Q7. How long should I plan to spend at Steephill Cove?
Many visitors find that two to four hours works well, allowing time for the walk in and out, a relaxed snack or meal, some paddling or rock pooling, and unhurried sitting on the beach. If you are combining the cove with Ventnor Botanic Garden or a longer coastal walk, you might devote a full day to the area, treating Steephill as one of several stops rather than the only focus.
Q8. Is Steephill Cove accessible by public transport?
There is no bus directly to the cove itself, but Ventnor is well served by island buses from Ryde, Shanklin, and Newport. From Ventnor, you can walk along the coastal path to Steephill Cove or use local taxis to reach points like Ventnor Botanic Garden or nearby car parks, then walk the final section on foot.

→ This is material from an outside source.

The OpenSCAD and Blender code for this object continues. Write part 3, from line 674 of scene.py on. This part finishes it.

If you are relying solely on buses, allow time for connections and the coastal walk.
Q9. Can I visit Steephill Cove in bad weather or winter?

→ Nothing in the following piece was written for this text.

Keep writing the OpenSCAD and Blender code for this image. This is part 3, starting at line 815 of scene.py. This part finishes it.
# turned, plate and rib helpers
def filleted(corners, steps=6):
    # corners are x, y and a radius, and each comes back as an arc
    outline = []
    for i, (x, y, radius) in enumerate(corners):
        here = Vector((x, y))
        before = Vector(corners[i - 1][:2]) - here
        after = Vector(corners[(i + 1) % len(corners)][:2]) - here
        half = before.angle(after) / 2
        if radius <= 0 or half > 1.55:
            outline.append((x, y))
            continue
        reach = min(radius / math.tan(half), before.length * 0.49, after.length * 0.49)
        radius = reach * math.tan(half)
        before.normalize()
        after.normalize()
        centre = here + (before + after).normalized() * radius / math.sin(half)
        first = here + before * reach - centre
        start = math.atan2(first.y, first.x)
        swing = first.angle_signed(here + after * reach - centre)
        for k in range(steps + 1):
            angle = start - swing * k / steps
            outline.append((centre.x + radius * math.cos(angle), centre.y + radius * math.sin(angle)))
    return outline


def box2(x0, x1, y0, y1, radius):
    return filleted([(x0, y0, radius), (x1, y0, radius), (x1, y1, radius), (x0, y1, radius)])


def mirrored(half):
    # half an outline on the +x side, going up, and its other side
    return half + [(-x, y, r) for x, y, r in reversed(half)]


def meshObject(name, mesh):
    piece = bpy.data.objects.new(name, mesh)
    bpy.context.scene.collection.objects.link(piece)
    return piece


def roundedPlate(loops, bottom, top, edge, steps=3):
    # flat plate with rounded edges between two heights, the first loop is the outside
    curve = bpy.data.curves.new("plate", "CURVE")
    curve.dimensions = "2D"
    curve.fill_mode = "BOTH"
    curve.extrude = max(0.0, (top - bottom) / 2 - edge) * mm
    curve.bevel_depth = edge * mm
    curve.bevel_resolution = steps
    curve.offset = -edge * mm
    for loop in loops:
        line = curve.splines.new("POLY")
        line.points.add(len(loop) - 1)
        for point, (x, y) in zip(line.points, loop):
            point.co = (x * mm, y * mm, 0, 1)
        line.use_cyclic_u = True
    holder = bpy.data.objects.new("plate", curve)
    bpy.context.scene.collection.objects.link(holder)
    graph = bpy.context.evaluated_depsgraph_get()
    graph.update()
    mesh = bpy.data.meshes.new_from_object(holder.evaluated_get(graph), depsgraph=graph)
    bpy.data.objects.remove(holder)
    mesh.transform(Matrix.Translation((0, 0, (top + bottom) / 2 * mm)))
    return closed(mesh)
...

You can visit in winter or unsettled weather, and some walkers enjoy the dramatic coastal scenery at these times, but you should be prepared for closed cafés, fewer facilities, and potentially slippery or muddy paths. Strong winds, heavy rain, or reports of coastal erosion in the Undercliff can affect access routes, so checking local advice and taking proper waterproofs and footwear is important if you choose to go out of season.
Q10. Is Steephill Cove worth it if I only have one day on the Isle of Wight?
If you have a single day and enjoy walking, scenery, and good food, building a Ventnor-based day that includes Steephill Cove can be very rewarding, especially combined with a visit to Ventnor Botanic Garden or time on Ventnor’s main beach. However, if your priorities are headline attractions like the Needles, Osborne House, or family amusements at larger resorts, you may decide to focus your limited time elsewhere and save Steephill for a future, more relaxed trip.